Self-care and setbacks
I’m staying at a friends place, watching her dog (who is Cali’s bestie). It has been nice to be a little bit away from the chaos and I’ve been sleeping really well.
Making coffee the other day I had a bit of a mishap. My forearm when over the steam of the kettle and I got a burn. It is not a bad burn -but it is in the arm that is healing. I notice the next day that the arm has started to swell – ugg. Fortunately, I have compression sleeves and already had an appointment booked to see my physiotherapist who also does lymphatic massage. Fortunately, she took measurements before surgery, so we could see how things had changed. The swelling isn’t horrible, but it definitely is present. Ugg.
That brings me to self-care, and reminding myself that I need to get back into the pool. The pool is the best thing for lymphedema – it provides compression while you exercise. I can’t really “swim” right now because my right arm isn’t strong enough.
So this morning, when I woke up early, I checked the pool schedule. I had half an hour before the pool first opened – a perfect time to go where it isn’t at all busy. After walking down the ramp into the pool, I was pleasantly surprised that I could move along in the pool using my arms – just not trusting going into deep water. We will see how the arm feels later, but it definitely brought the swelling down. I visibly checked before getting in, and then afterwards. It is amazing the difference it makes.
I am reminded that I need to do more self-care – and not just swimming. After the swim, I took the dogs for a walk around the pond. It is a lovely walk where you feel like you are in a forest with all the trees around you. The smells and the sounds provide healing energy – and the dogs don’t mind the walk either!
There is so much happening with Treehouse Village – so much critical stuff that it is easy to get swept up into the crisis of the day. If you want to see a nice story about Treehouse, CBC did a five minute piece about it. We are a resilient community who have jumped through many hurdles, so it is truly amazing to see it all come together. It is still very much a construction site, but we have conditional occupancy on three of the four residential buildings. It is a time when we are starting to feel like the end is actually in site.
We have been so involved in it, that it is hard to step away and take a break – especially when everything feels so critical.
But then cancer has a way of reminding you. It is weird, that I don’t have the clarity of what is important the same way I did the first time I had cancer. The first time, it was easy to just let go of things. I could let go of things that were dragging me down, and focus on things that would help me through it. I guess I don’t feel like I have as much dragging me down, such that I haven’t had that same need to just let things go.
Last time self-care involved going for a lot of walks.
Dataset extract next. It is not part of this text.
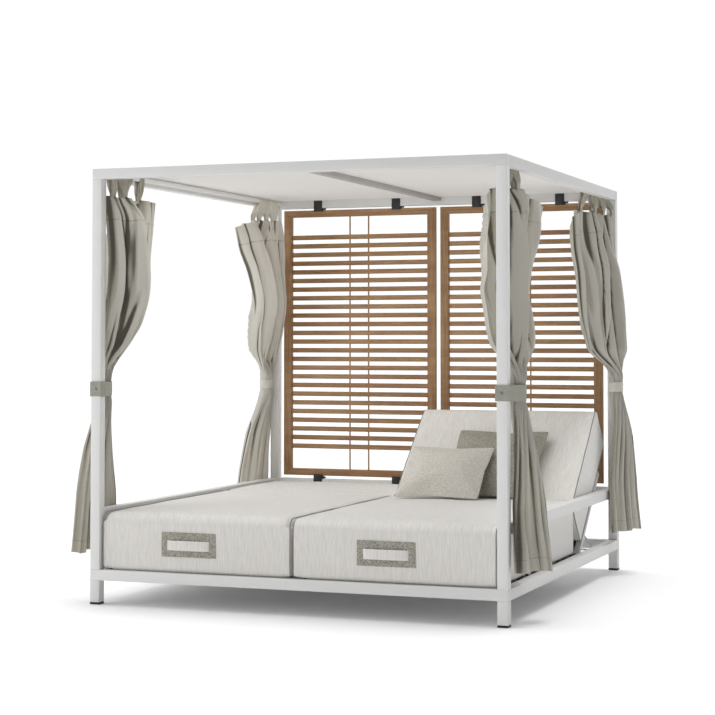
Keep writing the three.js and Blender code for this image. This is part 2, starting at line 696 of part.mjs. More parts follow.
// Clip: a plate on the tube's front, a web between tube and panel, a lip before the panel and a pin
function clipForm(tubeEdge, panelEdge, lap, lip) {
  const towardsTube = Math.sign(tubeEdge - panelEdge);
  const x = [-CLIP_WIDTH / 2, CLIP_WIDTH / 2];
  const plateFront = innerY - CLIP_THICKNESS;
  const onTube = [tubeEdge - towardsTube * EMBED, tubeEdge + towardsTube * lap];
  const plate = block(x, [plateFront, innerY], onTube);
  const web = block(x, [plateFront, panelY + PANEL_DEPTH / 2], [panelEdge, tubeEdge]);
  const lipFace = panelY - PANEL_DEPTH / 2;
  const onPanel = [panelEdge + towardsTube * EMBED, panelEdge - towardsTube * lip];
  const lipPlate = block(x, [plateFront, lipFace], onPanel);
  const [pinY, pinZ] = [plateFront + CLIP_PIN_DEPTH, (tubeEdge + panelEdge) / 2];
  const pinStart = [CLIP_WIDTH / 2 - EMBED, pinY, pinZ];
  const pinEnd = [pinStart[0] + CLIP_PIN_LENGTH, pinY, pinZ];
  const pin = rod(pinStart, pinEnd, CLIP_PIN_RADIUS, SMALL_SIDES);
  return joined([plate, web, lipPlate, pin]);
}

function addLouvres(parent) {
  for (const [side, sign] of Object.entries(SIDES)) {
    const panel = group(parent, sign * panelCentre, 0, 0);
    add(panel, `${side}_louvre_frame`, louvreFrame(), "teak");
    add(panel, `${side}_louvre_slats`, louvreSlats(), "teak");
    for (const [place, placeSign] of Object.entries(SIDES)) {
      const holder = group(panel, placeSign * CLIP_REACH - CLIP_SHIFT, 0, 0);
      const topClip = clipForm(roofUnderside, panelTop, TOP_CLIP_LAP, TOP_CLIP_LIP);
      add(holder, `${side}_panel_top_clip_${place}`, topClip, "plastic");
      const bottomClip = clipForm(ARM_RAIL_TOP, panelBottom, BOTTOM_CLIP_LAP, BOTTOM_CLIP_LIP);
      add(holder, `${side}_panel_bottom_clip_${place}`, bottomClip, "plastic");
    }
  }
}

// A tied curtain, built for the back right corner. A station gives the level, the middle, the half width
// along the rod, the half thickness, the depth of the folds and how round the gathered cloth is there.
const headerTop = FRAME_HEIGHT - HEADER_DROP;

function station(z, x, y, wide, thick, wave, round) {
  return { z, x, y, wide, thick, wave, round };
}

function curtainStations(run, waistInset, waistHeight, bandHeight) {
  const near = innerY - HEADER_POST_GAP;
  const headerY = near - run / 2;
  const spreadHalf = run * SPREAD_WIDTH_SHARE;
  const gatherHalf = WAIST_RADIUS + run * GATHER_WIDTH_SHARE;
  const waistX = outerX + WAIST_OFFSET;
  const waistY = innerY - waistInset;
  const gatherX = THREE.MathUtils.lerp(rodX, waistX, GATHER_PATH_SHARE);
  const spreadZ = headerTop - SPREAD_DROP;
  const gatherZ = FRONT_WAIST_HEIGHT + GATHER_RISE;
  const edgeX = outerX + SKIRT_RAIL_GAP;
  const hemY = outerY - SEAT_FRONT_INSET - HEM_HALF_WIDTH;
  const waistEnds = [waistHeight + bandHeight / 2, waistHeight - bandHeight / 2];
  const tied = waistEnds.map((z) => station(z, waistX, waistY, WAIST_RADIUS, WAIST_RADIUS, 0, 1));
  const skirtX = edgeX + SKIRT_HALF_THICKNESS;
  const hemX = edgeX + HEM_HALF_THICKNESS;
  return [
    station(headerTop, rodX, headerY, run / 2, HEADER_HALF_THICKNESS, HEADER_WAVE, 0),
    station(spreadZ, rodX, near - spreadHalf, spreadHalf, SPREAD_HALF_THICKNESS, SPREAD_WAVE, 0),
    station(gatherZ, gatherX, near - gatherHalf, gatherHalf, GATHER_HALF_THICKNESS, 0, 1),
    ...tied,
    station(ARM_RAIL_TOP, skirtX, (waistY + hemY) / 2, SKIRT_HALF_WIDTH, SKIRT_HALF_THICKNESS, 0, 1),
    station(HEM_HEIGHT, hemX, hemY, HEM_HALF_WIDTH, HEM_HALF_THICKNESS, 0, 1),
  ];
}

// Stations in between, eased so that the cloth leaves each station straight down
function easedStations(stations) {
  const rings = [stations[0]];
  for (let i = 1; i < stations.length; i += 1)
    for (let step = 1; step <= CURTAIN_STEPS; step += 1) {
      const share = step / CURTAIN_STEPS;
      const eased = share * share * (3 - 2 * share);
      const ring = {};
      for (const [key, value] of Object.entries(stations[i])) {
        const weight = key === "z" ? share : eased;
        ring[key] = THREE.MathUtils.lerp(stations[i - 1][key], value, weight);
      }
      rings.push(ring);
    }
  return rings;
}

// The outline runs along one face and back along the other: even steps where flat, an ellipse where round
function curtainPoint(ring, j) {
  const turn = (2 * Math.PI * j) / CURTAIN_POINTS;
  const even = 1 - 4 * Math.abs(j / CURTAIN_POINTS - 1 / 2);
  const half = CURTAIN_POINTS / 2;
  const face = j % half === 0 ? 0 : Math.sign(half - j);
  const lobes = 1 - (ring.round * LOBE_DEPTH_SHARE * (1 - Math.cos(LOBE_COUNT * turn))) / 2;
  const along = THREE.MathUtils.lerp(even, -Math.cos(turn), ring.round) * lobes;
  const across = THREE.MathUtils.lerp(face, Math.sin(turn), ring.round) * lobes;
  const wave = ring.wave * Math.sin(FOLD_COUNT * Math.PI * along);
  return [ring.x + across * ring.thick + wave, ring.y + along * ring.wide, ring.z];
}

// Triangles across an end of the curtain, from tip to tip of its outline
function endFaces(first) {
  const half = CURTAIN_POINTS / 2;
  const near = (j) => first + j;
  const far = (j) => first + ((CURTAIN_POINTS - j) % CURTAIN_POINTS);
  const faces = [[near(0), near(1), far(1)]];
  for (let j = 1; j < half - 1; j += 1)
    faces.push([near(j), near(j + 1), far(j)], [near(j + 1), far(j + 1), far(j)]);
  faces.push([near(half - 1), near(half), far(half - 1)]);
  return faces;
}

function curtainCloth(stations) {
  const rings = easedStations(stations);
  const places = rings.flatMap((ring) =>
    Array.from({ length: CURTAIN_POINTS }, (_, j) => curtainPoint(ring, j)),
  );
  const faces = endFaces(0);
  for (let i = 1; i < rings.length; i += 1)
    for (let j = 0; j < CURTAIN_POINTS; j += 1) {
      const next = (j + 1) % CURTAIN_POINTS;
      const [above, below] = [(i - 1) * CURTAIN_POINTS, i * CURTAIN_POINTS];
      faces.push([below + j, below + next, above + next], [below + j, above + next, above + j]);
    }
  const last = endFaces((rings.length - 1) * CURTAIN_POINTS);
  faces.push(...last.map(([a, b, c]) => [a, c, b]));
  const geometry = new THREE.BufferGeometry();
  geometry.setAttribute("position", new THREE.Float32BufferAttribute(places.flat(), 3));
  geometry.setIndex(faces.flat());
  return geometry;
}

// A tab is a band of cloth round the rod, sewn to the header
function curtainTab(y) {
  const inner = ROD_RADIUS + LOOSE_GAP;
  const outer = inner + TAB_THICKNESS;
  const along = [y - TAB_WIDTH / 2, y + TAB_WIDTH / 2];
  const band = block([rodX - outer, rodX + outer], along, [headerTop - TAB_FOOT, rodZ + outer]);
  const through = [along[0] - OVERRUN, along[1] + OVERRUN];
  return cutAway(band, [block([rodX - inner, rodX + inner], through, [headerTop + TAB_FOOT, rodZ + inner])]);
}

function curtainForm(run, waistInset, waistHeight, bandHeight) {
  const tabs = Array.from({ length: TAB_COUNT }, (_, k) => {
    const share = (k + 1 / 2) / TAB_COUNT;
    return curtainTab(innerY - HEADER_POST_GAP - share * run);
  });
  return joined([curtainCloth(curtainStations(run, waistInset, waistHeight, bandHeight)), ...tabs]);
}

// Tieback of a front curtain: a band round the post and the gathered cloth, with a button on the post
function tiebackHull(offset, height) {
  const waistX = outerX + WAIST_OFFSET;
  const waistY = innerY - FRONT_WAIST_INSET;
  const outline = [
    [innerX - offset, innerY - offset],
    [innerX - offset, outerY + offset],
    [outerX + offset, outerY + offset],
  ];
  for (let k = 0; k < ROUND_SIDES; k += 1) {
    const turn = (2 * Math.PI * (k + 1 / 2)) / ROUND_SIDES;
    const radius = (WAIST_RADIUS + offset) / Math.cos(Math.PI / ROUND_SIDES);
    outline.push([waistX + radius * Math.cos(turn), waistY + radius * Math.sin(turn)]);
  }
  const levels = [FRONT_WAIST_HEIGHT - height / 2, FRONT_WAIST_HEIGHT + height / 2];
  return new ConvexGeometry(levels.flatMap((z) => outline.map(([x, y]) => new THREE.Vector3(x, y, z))));
}

function tiebackForm() {
  const outer = tiebackHull(LOOSE_GAP + TIEBACK_THICKNESS, TIEBACK_HEIGHT);
  const band = cutAway(outer, [tiebackHull(LOOSE_GAP, TIEBACK_HEIGHT + OVERRUN)]);
  const x = (innerX + outerX) / 2;
  const face = outerY + LOOSE_GAP + TIEBACK_THICKNESS;
  const start = [x, face - EMBED, FRONT_WAIST_HEIGHT];
  const end = [x, face + BUTTON_HEIGHT, FRONT_WAIST_HEIGHT];
  return joined([band, rod(start, end, BUTTON_RADIUS, SMALL_SIDES)]);
}

// The band of a back curtain goes round the cloth alone
function backBand() {
  const [x, y] = [outerX + WAIST_OFFSET, innerY - BACK_WAIST_INSET];
  const ends = [BACK_WAIST_HEIGHT - BACK_TIEBACK_HEIGHT / 2, BACK_WAIST_HEIGHT + BACK_TIEBACK_HEIGHT / 2];
  return rod([x, y, ends[0]], [x, y, ends[1]], WAIST_RADIUS + TIEBACK_THICKNESS, ROUND_SIDES);
}

function addCurtains(parent) {
  const frontTie = [FRONT_WAIST_INSET, FRONT_WAIST_HEIGHT, TIEBACK_HEIGHT];
  const backTie = [BACK_WAIST_INSET, BACK_WAIST_HEIGHT, BACK_TIEBACK_HEIGHT];
  for (const [side, sign] of Object.entries(SIDES)) {
    const front = curtainForm(HEADER_RUNS[`${side}_front`], ...frontTie);
    add(parent, `${side}_front_curtain`, mirrored(front, sign, ENDS.front), "curtain");
    add(parent, `${side}_front_tieback`, mirrored(tiebackForm(), sign, ENDS.front), "curtain");
    const back = curtainForm(HEADER_RUNS[`${side}_back`], ...backTie);
    add(parent, `${side}_back_curtain`, mirrored(joined([back, backBand()]), sign, ENDS.back), "curtain");
  }
}

// The origin is on the floor in the middle of the outline, tieback buttons included
const tiebackOverhang = LOOSE_GAP + TIEBACK_THICKNESS + BUTTON_HEIGHT;
const daybed = new THREE.Group();
const frame = group(daybed, 0, tiebackOverhang / 2, 0);
addBaseRing(frame);
addCorners(frame);
addRails(frame);
addRoof(frame);
addBed(frame, "left", 0);
addPillows(addBed(frame, "right", radians(BACKREST_ANGLE)));
addLouvres(frame);
addCurtains(frame);

export default daybed;
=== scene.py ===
# %% [markdown]
# # An outdoor daybed with a canopy
# Two beds lie side by side in a frame of square metal tube with a cloth roof. Four curtains are tied back at the
# posts, two louvred wooden panels close the back, and the right backrest is raised with two pillows on it.
# The measured model comes first, as a fixed frame. Everything made here sits where that model says.

# %% Load the measured model
import json
import math

import bpy
import numpy as np
from mathutils import Matrix, Vector, noise


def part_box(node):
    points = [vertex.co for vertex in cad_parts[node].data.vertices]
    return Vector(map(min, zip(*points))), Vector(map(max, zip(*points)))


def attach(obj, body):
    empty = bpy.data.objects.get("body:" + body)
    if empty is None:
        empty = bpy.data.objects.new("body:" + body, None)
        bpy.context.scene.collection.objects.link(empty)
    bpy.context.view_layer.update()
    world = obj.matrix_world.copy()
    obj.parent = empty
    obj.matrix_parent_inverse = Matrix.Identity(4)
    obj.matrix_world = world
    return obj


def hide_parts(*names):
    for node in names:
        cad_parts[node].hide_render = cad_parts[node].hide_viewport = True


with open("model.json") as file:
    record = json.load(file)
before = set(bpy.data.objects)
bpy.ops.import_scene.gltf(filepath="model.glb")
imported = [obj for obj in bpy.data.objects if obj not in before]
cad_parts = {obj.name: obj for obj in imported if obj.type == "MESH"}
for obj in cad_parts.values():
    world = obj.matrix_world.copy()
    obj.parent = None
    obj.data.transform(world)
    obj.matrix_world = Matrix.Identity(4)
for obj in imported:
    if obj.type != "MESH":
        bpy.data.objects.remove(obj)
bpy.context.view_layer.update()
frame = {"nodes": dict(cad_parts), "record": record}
body_of = {node: body for body, nodes in frame["record"]["behaviour"]["bodies"].items() for node in nodes}
SIDES = {"left": -1, "right": 1}
ENDS = {"front": -1, "back": 1}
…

This time it involves beach trips so that my dog can run, but also, time spent on my new home – painting, building drawers for the kitchen cabinets – whatever I can do to help make it be my new home. We are hoping to move in before the end of October. There is still lots of work to do to make it livable. Fortunately, we have a nice place to stay until the of the month (and another home if we need it).
What do you do for self-care? How often do you do it?